Pre-draft measurables
| Height | Weight | Arm length | Hand span | 40-yard dash | 10-yard split | 20-yard split | 20-yard shuttle | Three-cone drill | Vertical jump | Broad jump |
| 6 ft 4+3⁄8 in (1.94 m) | 217 lb (98 kg) | 33+3⁄4 in (0.86 m) | 9+5⁄8 in (0.24 m) | 4.55 s | 1.62 s | 2.68 s | 4.14 s | 6.81 s | 35.0 in (0.89 m) | 10 ft 4 in (3.15 m) |
All values from NFL Combine/Pro Day

===Tampa Bay Buccaneers===
Stovall was selected by the Tampa Bay Buccaneers in the third round of the 2006 NFL draft. A deeply religious man, he made the sign of the cross as he hauled in his first career touchdown pass against the Detroit Lions in week 7 of the 2007 NFL season. He is a competent and accomplished gunner on special teams. His former head coach Jon Gruden gave him the nickname "Gunner Stovall". In 2009, he had a career year, catching 24 passes for 366 yards in seven starts. He scored a 38-yard touchdown against the Dolphins.

===Detroit Lions===
On August 1, 2011, Stovall signed with the Detroit Lions.

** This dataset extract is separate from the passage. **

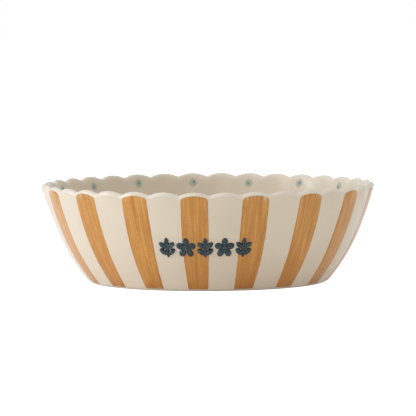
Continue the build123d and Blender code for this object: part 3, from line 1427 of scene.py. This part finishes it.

On June 5, 2012, Stovall returned to the Lions signing a one-year deal. On August 31, 2012, Stovall was officially cut by the organization.

===Jacksonville Jaguars===
Stovall was signed by the Jacksonville Jaguars on September 19, 2012. He was waived on December 4, 2012.

==Coaching career==
In 2016, Stovall joined the IMG Academy football team as their wide receivers coach.